The target of oscillation experiments to measure $\delta$ is mainly to find CP-violation also in the lepton sector. Finding it would also establish that the lepton sector does violate CP and therefore to some extent give fuel to the idea of leptogenesis even if the phase is not directly related.
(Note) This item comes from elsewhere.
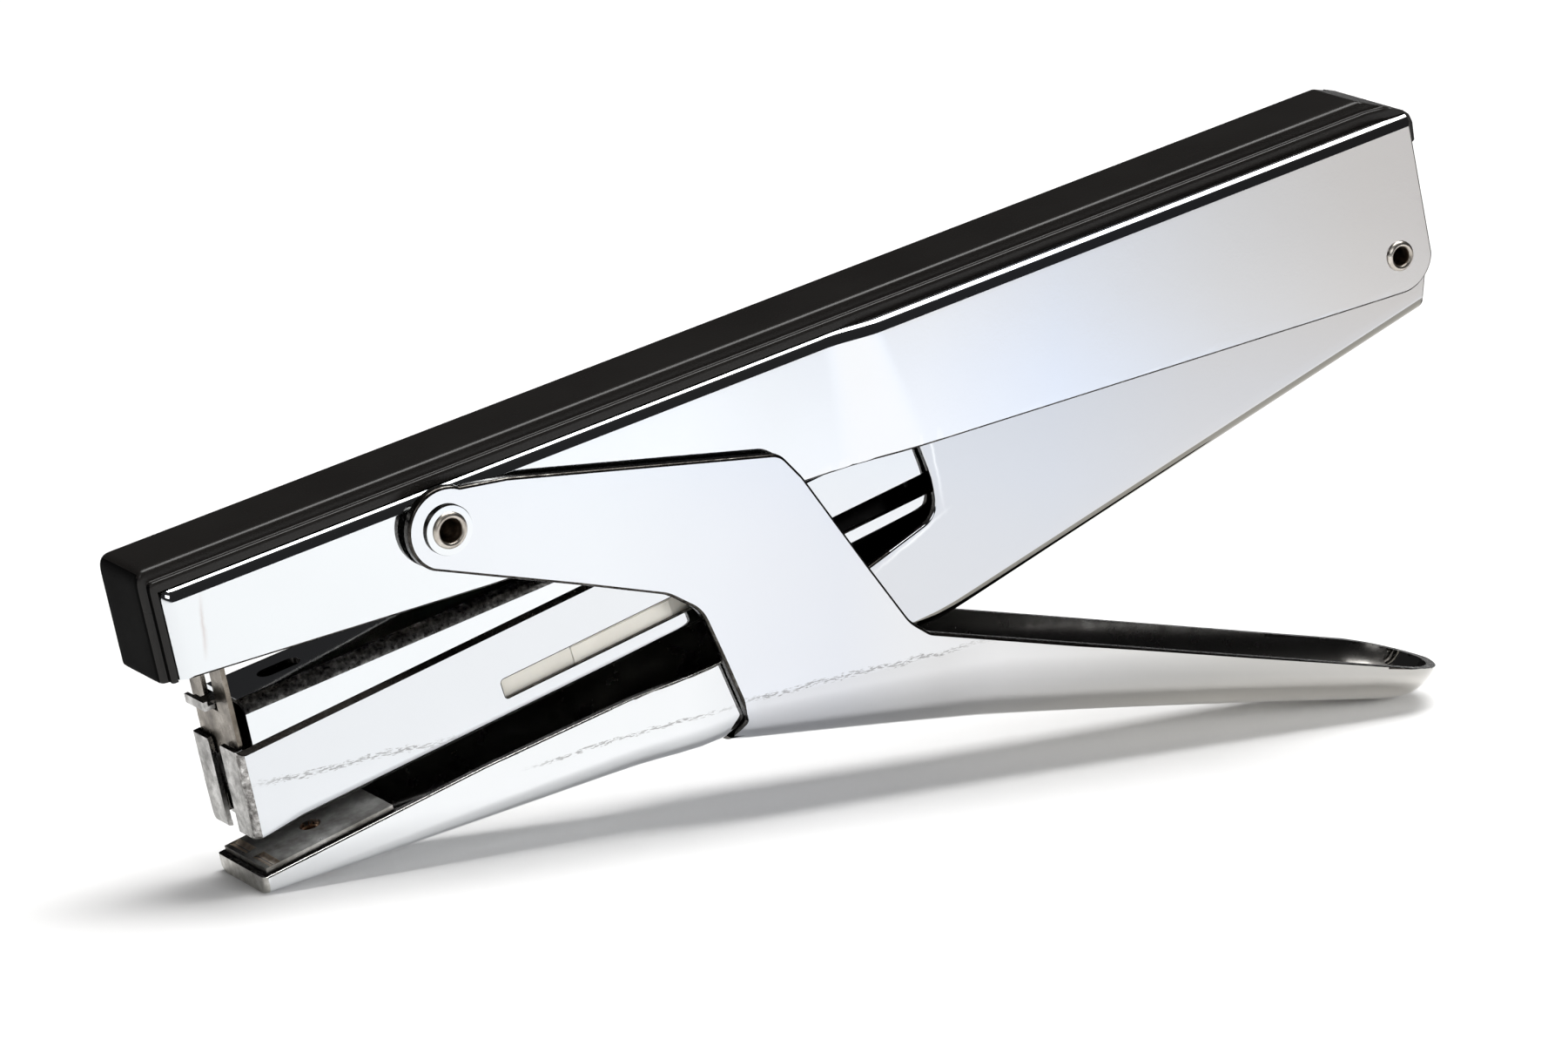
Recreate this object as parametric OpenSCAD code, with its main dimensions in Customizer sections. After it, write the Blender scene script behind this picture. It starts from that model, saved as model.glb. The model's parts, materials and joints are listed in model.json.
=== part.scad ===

The third type of seesaw (seesaw type-III) uses fermion SU(2) triplets in place of the right-handed neutrinos. The neutral component of the triplets would essentially work as the right-handed neutrino, but you will have additional constraints coming from the charged components.

7. Oct 24, 2015

fzero

But the PMNS matrix is the matrix that diagonalizes the mass matrix, which depends explicitly on the Yukawas. So in principle, one could determine the combination of Yukawas (and Majorana masses) that maps to $\delta$. There is an expression in the Fukugita-Yanagida paper where they express the net lepton production, in a suitable limit, as directly proportional to $\delta$. In a general case, the relationship between the PMNS matrix and Yukawas would probably be too complicated to be illuminating, but they are not independent.

8. Oct 24, 2015

Anchovy

Ahh yes, very true.

OK. I assumed there would have to be some direct relationship. I'm hoping to find out a bit about how they might possibly be directly related though. I've found some slides that contain the following:

so I'll be satisfied with finding something that gets me to the point of that blue box.

9. Oct 24, 2015

Orodruin

Staff Emeritus
In the canonical seesaw limit, the combination of the Yukawas which combine to $\delta$ is independent of the combination which produces the lepton asymmetry. Seen from the Casas-Ibarra parametrisation, $vY = i U \sqrt{m} O \sqrt{M}$, where $U$ is the PMNS matrix, $m$ the diagonalised light neutrino mass matrix, $O$ a complex orthogonal matrix, and $M$ the diagonalised right-handed neutrino matrix, the combination of Yukawas entering the lepton asymmetry is $Y^\dagger Y$, implying that $U$ is irrelevant and only the high-energy parameters remain. For more discussion, see eg http://inspirehep.net/search?p=find+eprint+0902.2469

Edit: Note that I have used the opposite convention of the Yukawas compared to the slides Anchovy found.

10. Oct 24, 2015

fzero

Thanks for the explanation and reference; they make the picture very clear.